→ **Dataset extract**
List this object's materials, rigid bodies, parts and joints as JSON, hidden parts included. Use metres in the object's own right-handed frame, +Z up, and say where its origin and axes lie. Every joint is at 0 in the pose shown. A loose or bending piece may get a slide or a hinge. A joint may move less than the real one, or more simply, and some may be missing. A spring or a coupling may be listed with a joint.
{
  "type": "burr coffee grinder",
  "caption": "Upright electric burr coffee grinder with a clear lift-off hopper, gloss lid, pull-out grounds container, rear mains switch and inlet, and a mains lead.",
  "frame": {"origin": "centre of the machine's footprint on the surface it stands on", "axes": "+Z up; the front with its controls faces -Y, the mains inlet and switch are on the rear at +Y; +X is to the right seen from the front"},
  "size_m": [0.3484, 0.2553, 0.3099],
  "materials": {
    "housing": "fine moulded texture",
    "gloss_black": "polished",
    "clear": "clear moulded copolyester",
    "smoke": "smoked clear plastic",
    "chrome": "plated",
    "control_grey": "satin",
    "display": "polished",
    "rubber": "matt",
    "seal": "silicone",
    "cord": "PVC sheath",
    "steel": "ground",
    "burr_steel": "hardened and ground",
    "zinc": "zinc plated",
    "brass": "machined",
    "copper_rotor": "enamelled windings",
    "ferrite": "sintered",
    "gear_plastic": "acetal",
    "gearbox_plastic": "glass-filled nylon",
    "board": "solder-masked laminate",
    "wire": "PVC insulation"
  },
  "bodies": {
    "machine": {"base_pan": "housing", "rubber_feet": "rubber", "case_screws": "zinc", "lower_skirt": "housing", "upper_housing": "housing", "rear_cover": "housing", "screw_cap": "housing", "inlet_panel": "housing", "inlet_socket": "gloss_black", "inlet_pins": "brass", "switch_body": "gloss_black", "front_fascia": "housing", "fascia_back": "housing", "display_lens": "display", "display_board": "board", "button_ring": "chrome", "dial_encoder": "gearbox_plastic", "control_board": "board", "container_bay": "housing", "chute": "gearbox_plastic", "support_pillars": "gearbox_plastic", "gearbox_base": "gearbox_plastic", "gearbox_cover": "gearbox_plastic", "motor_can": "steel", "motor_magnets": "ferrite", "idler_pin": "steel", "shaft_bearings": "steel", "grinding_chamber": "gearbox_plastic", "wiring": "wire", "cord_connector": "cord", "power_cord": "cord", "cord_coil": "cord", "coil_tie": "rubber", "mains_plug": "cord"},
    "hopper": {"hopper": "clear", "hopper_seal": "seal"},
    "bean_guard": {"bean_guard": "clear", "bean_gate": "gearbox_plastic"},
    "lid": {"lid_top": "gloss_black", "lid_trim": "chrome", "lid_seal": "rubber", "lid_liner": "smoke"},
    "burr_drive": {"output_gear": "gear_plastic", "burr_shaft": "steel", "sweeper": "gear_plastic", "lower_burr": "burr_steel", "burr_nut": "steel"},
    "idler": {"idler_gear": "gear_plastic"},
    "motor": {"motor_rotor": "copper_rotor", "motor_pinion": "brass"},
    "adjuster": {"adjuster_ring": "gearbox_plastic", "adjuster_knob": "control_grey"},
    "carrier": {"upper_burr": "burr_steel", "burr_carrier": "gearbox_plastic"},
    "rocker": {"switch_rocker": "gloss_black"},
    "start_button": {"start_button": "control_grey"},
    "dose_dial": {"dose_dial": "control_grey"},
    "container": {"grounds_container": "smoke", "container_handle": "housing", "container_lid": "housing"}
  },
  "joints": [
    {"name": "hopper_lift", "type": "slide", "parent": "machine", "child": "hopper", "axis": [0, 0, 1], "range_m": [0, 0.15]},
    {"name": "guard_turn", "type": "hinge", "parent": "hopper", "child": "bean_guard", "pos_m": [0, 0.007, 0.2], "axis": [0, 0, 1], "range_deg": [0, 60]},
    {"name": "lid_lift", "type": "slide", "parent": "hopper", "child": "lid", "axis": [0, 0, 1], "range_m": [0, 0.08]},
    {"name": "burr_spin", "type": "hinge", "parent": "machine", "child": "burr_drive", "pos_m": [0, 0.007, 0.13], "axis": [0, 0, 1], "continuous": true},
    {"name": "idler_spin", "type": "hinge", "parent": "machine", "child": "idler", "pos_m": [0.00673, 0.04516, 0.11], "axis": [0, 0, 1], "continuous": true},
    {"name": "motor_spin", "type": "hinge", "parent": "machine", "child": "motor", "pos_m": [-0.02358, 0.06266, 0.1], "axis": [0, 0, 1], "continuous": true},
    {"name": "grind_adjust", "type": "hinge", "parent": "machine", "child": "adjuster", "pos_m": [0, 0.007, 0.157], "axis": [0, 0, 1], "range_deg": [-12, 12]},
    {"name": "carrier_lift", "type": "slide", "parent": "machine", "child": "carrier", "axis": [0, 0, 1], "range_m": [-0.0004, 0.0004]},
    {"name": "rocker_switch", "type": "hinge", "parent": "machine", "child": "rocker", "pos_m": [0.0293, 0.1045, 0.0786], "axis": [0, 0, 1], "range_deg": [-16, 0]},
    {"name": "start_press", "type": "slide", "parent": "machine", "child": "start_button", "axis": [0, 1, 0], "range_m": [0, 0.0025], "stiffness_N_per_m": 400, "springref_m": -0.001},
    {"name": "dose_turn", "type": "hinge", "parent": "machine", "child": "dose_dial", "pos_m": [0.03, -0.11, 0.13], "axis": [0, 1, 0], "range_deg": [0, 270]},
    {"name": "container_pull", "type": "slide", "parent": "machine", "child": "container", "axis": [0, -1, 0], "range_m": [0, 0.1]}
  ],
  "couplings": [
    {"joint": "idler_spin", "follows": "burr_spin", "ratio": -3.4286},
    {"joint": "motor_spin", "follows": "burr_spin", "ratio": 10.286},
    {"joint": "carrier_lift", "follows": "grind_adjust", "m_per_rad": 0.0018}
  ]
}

→ **Problem to work on**
Repeat back the data above, exact to the last character.

→ **Task solution**
List this object's materials, rigid bodies, parts and joints as JSON, hidden parts included. Use metres in the object's own right-handed frame, +Z up, and say where its origin and axes lie. Every joint is at 0 in the pose shown. A loose or bending piece may get a slide or a hinge. A joint may move less than the real one, or more simply, and some may be missing. A spring or a coupling may be listed with a joint.
{
  "type": "burr coffee grinder",
  "caption": "Upright electric burr coffee grinder with a clear lift-off hopper, gloss lid, pull-out grounds container, rear mains switch and inlet, and a mains lead.",
  "frame": {"origin": "centre of the machine's footprint on the surface it stands on", "axes": "+Z up; the front with its controls faces -Y, the mains inlet and switch are on the rear at +Y; +X is to the right seen from the front"},
  "size_m": [0.3484, 0.2553, 0.3099],
  "materials": {
    "housing": "fine moulded texture",
    "gloss_black": "polished",
    "clear": "clear moulded copolyester",
    "smoke": "smoked clear plastic",
    "chrome": "plated",
    "control_grey": "satin",
    "display": "polished",
    "rubber": "matt",
    "seal": "silicone",
    "cord": "PVC sheath",
    "steel": "ground",
    "burr_steel": "hardened and ground",
    "zinc": "zinc plated",
    "brass": "machined",
    "copper_rotor": "enamelled windings",
    "ferrite": "sintered",
    "gear_plastic": "acetal",
    "gearbox_plastic": "glass-filled nylon",
    "board": "solder-masked laminate",
    "wire": "PVC insulation"
  },
  "bodies": {
    "machine": {"base_pan": "housing", "rubber_feet": "rubber", "case_screws": "zinc", "lower_skirt": "housing", "upper_housing": "housing", "rear_cover": "housing", "screw_cap": "housing", "inlet_panel": "housing", "inlet_socket": "gloss_black", "inlet_pins": "brass", "switch_body": "gloss_black", "front_fascia": "housing", "fascia_back": "housing", "display_lens": "display", "display_board": "board", "button_ring": "chrome", "dial_encoder": "gearbox_plastic", "control_board": "board", "container_bay": "housing", "chute": "gearbox_plastic", "support_pillars": "gearbox_plastic", "gearbox_base": "gearbox_plastic", "gearbox_cover": "gearbox_plastic", "motor_can": "steel", "motor_magnets": "ferrite", "idler_pin": "steel", "shaft_bearings": "steel", "grinding_chamber": "gearbox_plastic", "wiring": "wire", "cord_connector": "cord", "power_cord": "cord", "cord_coil": "cord", "coil_tie": "rubber", "mains_plug": "cord"},
    "hopper": {"hopper": "clear", "hopper_seal": "seal"},
    "bean_guard": {"bean_guard": "clear", "bean_gate": "gearbox_plastic"},
    "lid": {"lid_top": "gloss_black", "lid_trim": "chrome", "lid_seal": "rubber", "lid_liner": "smoke"},
    "burr_drive": {"output_gear": "gear_plastic", "burr_shaft": "steel", "sweeper": "gear_plastic", "lower_burr": "burr_steel", "burr_nut": "steel"},
    "idler": {"idler_gear": "gear_plastic"},
    "motor": {"motor_rotor": "copper_rotor", "motor_pinion": "brass"},
    "adjuster": {"adjuster_ring": "gearbox_plastic", "adjuster_knob": "control_grey"},
    "carrier": {"upper_burr": "burr_steel", "burr_carrier": "gearbox_plastic"},
    "rocker": {"switch_rocker": "gloss_black"},
    "start_button": {"start_button": "control_grey"},
    "dose_dial": {"dose_dial": "control_grey"},
    "container": {"grounds_container": "smoke", "container_handle": "housing", "container_lid": "housing"}
  },
  "joints": [
    {"name": "hopper_lift", "type": "slide", "parent": "machine", "child": "hopper", "axis": [0, 0, 1], "range_m": [0, 0.15]},
    {"name": "guard_turn", "type": "hinge", "parent": "hopper", "child": "bean_guard", "pos_m": [0, 0.007, 0.2], "axis": [0, 0, 1], "range_deg": [0, 60]},
    {"name": "lid_lift", "type": "slide", "parent": "hopper", "child": "lid", "axis": [0, 0, 1], "range_m": [0, 0.08]},
    {"name": "burr_spin", "type": "hinge", "parent": "machine", "child": "burr_drive", "pos_m": [0, 0.007, 0.13], "axis": [0, 0, 1], "continuous": true},
    {"name": "idler_spin", "type": "hinge", "parent": "machine", "child": "idler", "pos_m": [0.00673, 0.04516, 0.11], "axis": [0, 0, 1], "continuous": true},
    {"name": "motor_spin", "type": "hinge", "parent": "machine", "child": "motor", "pos_m": [-0.02358, 0.06266, 0.1], "axis": [0, 0, 1], "continuous": true},
    {"name": "grind_adjust", "type": "hinge", "parent": "machine", "child": "adjuster", "pos_m": [0, 0.007, 0.157], "axis": [0, 0, 1], "range_deg": [-12, 12]},
    {"name": "carrier_lift", "type": "slide", "parent": "machine", "child": "carrier", "axis": [0, 0, 1], "range_m": [-0.0004, 0.0004]},
    {"name": "rocker_switch", "type": "hinge", "parent": "machine", "child": "rocker", "pos_m": [0.0293, 0.1045, 0.0786], "axis": [0, 0, 1], "range_deg": [-16, 0]},
    {"name": "start_press", "type": "slide", "parent": "machine", "child": "start_button", "axis": [0, 1, 0], "range_m": [0, 0.0025], "stiffness_N_per_m": 400, "springref_m": -0.001},
    {"name": "dose_turn", "type": "hinge", "parent": "machine", "child": "dose_dial", "pos_m": [0.03, -0.11, 0.13], "axis": [0, 1, 0], "range_deg": [0, 270]},
    {"name": "container_pull", "type": "slide", "parent": "machine", "child": "container", "axis": [0, -1, 0], "range_m": [0, 0.1]}
  ],
  "couplings": [
    {"joint": "idler_spin", "follows": "burr_spin", "ratio": -3.4286},
    {"joint": "motor_spin", "follows": "burr_spin", "ratio": 10.286},
    {"joint": "carrier_lift", "follows": "grind_adjust", "m_per_rad": 0.0018}
  ]
}